--- PROVIDED MATERIAL ---

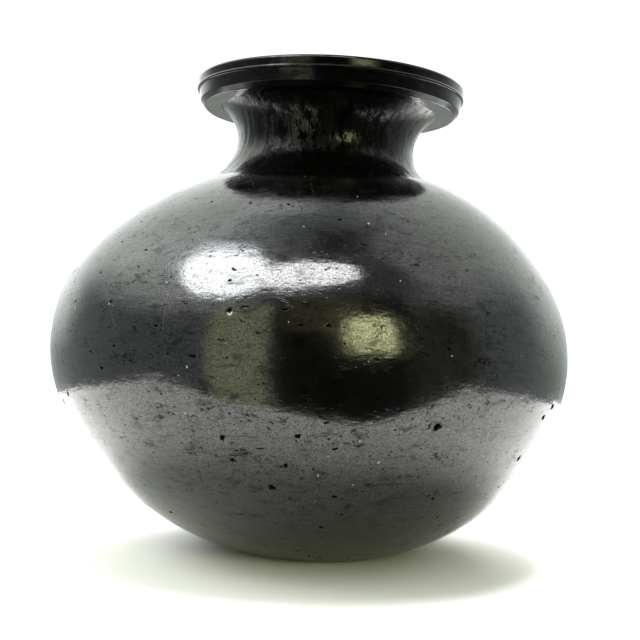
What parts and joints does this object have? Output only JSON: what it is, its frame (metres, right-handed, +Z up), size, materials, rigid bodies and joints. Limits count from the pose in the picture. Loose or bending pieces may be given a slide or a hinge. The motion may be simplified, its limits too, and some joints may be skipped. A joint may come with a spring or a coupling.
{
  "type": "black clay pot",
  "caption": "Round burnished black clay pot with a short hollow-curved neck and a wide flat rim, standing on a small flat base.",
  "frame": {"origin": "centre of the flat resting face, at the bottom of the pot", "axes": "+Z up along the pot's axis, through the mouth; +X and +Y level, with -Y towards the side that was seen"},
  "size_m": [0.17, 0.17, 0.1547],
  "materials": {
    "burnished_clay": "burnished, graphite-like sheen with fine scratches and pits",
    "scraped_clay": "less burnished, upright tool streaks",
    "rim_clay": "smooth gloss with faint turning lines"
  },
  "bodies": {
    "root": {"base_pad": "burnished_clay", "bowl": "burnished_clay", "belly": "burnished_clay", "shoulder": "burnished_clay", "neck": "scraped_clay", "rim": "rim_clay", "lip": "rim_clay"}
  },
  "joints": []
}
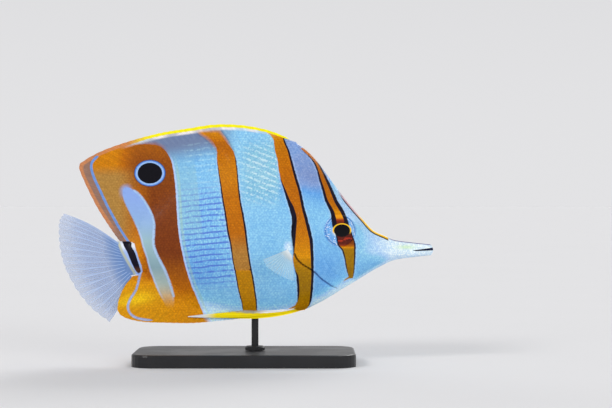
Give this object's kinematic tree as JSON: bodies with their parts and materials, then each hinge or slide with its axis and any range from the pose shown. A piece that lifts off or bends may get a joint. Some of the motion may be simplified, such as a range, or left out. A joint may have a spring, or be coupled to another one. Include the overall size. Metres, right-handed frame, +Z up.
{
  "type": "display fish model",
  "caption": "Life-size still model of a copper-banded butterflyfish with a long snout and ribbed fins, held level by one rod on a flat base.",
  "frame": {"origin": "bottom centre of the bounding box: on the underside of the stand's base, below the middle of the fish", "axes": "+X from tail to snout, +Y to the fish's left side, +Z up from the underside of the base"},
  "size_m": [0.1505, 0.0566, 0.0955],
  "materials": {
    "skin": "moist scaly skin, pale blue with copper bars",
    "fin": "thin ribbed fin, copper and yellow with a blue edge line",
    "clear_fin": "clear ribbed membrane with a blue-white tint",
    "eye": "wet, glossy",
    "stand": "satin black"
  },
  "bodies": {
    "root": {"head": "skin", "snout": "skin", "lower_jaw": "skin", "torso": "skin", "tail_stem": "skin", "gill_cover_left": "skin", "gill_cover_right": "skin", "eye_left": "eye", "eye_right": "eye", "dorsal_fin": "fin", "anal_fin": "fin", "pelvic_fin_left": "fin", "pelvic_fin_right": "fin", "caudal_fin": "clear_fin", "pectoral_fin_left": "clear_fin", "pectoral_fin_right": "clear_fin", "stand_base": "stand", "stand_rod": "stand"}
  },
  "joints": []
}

---
--- PROVIDED MATERIAL ---

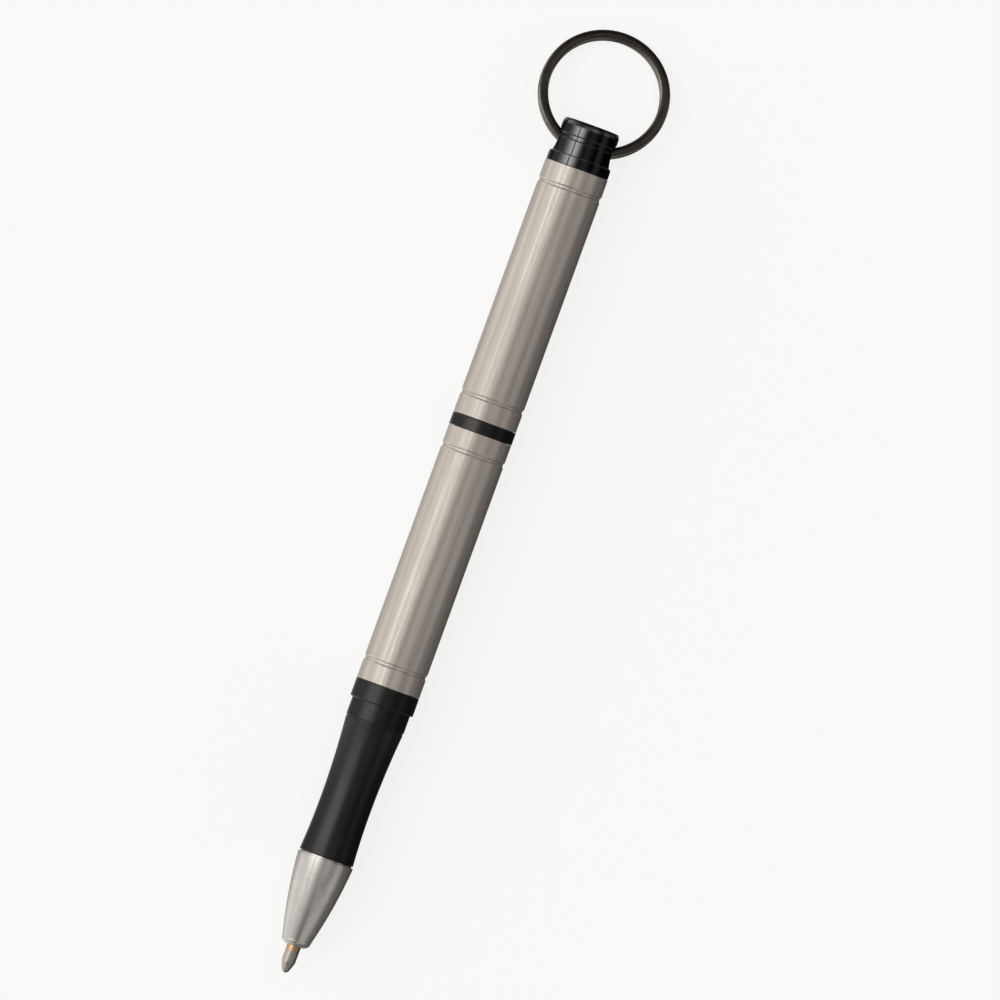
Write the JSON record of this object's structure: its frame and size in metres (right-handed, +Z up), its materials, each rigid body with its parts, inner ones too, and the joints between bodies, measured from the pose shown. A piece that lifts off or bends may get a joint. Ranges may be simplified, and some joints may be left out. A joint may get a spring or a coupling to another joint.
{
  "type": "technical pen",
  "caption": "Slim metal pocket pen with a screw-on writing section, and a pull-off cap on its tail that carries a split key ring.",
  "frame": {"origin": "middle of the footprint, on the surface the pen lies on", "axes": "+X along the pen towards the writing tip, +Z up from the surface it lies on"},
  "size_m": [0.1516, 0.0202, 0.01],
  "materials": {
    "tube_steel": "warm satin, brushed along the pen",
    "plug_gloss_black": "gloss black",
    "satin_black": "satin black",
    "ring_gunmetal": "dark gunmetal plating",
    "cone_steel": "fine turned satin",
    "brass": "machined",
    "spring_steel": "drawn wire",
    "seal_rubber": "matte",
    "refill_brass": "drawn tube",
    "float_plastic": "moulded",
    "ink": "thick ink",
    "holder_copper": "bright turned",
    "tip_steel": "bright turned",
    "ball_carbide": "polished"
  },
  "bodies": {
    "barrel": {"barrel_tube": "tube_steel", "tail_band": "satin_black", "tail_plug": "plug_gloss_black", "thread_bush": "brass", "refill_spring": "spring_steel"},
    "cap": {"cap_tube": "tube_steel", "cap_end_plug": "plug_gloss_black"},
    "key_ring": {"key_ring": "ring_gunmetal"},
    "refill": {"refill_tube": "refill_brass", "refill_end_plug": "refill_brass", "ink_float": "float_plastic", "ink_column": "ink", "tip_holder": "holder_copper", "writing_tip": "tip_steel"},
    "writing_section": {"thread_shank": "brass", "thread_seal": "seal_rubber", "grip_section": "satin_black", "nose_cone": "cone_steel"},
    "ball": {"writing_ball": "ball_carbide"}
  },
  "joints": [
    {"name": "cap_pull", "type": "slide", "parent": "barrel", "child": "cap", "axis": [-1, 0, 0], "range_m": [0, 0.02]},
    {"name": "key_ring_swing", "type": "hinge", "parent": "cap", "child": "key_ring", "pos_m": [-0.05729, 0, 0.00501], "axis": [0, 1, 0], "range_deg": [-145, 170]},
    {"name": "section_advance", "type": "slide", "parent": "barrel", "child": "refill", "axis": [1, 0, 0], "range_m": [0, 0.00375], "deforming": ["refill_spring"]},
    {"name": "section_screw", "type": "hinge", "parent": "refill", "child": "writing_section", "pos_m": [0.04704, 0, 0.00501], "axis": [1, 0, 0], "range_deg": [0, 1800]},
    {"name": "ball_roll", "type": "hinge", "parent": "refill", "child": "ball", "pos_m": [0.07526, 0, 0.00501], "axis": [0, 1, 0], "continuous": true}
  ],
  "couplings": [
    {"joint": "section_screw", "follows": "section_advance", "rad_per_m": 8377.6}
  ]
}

---

Check each line of the records above for "joints", and copy those that have it.

* RESPONSE BELOW
What parts and joints does this object have? Output only JSON: what it is, its frame (metres, right-handed, +Z up), size, materials, rigid bodies and joints. Limits count from the pose in the picture. Loose or bending pieces may be given a slide or a hinge. The motion may be simplified, its limits too, and some joints may be skipped. A joint may come with a spring or a coupling.
  "joints": []
  "joints": []
Write the JSON record of this object's structure: its frame and size in metres (right-handed, +Z up), its materials, each rigid body with its parts, inner ones too, and the joints between bodies, measured from the pose shown. A piece that lifts off or bends may get a joint. Ranges may be simplified, and some joints may be left out. A joint may get a spring or a coupling to another joint.
  "joints": [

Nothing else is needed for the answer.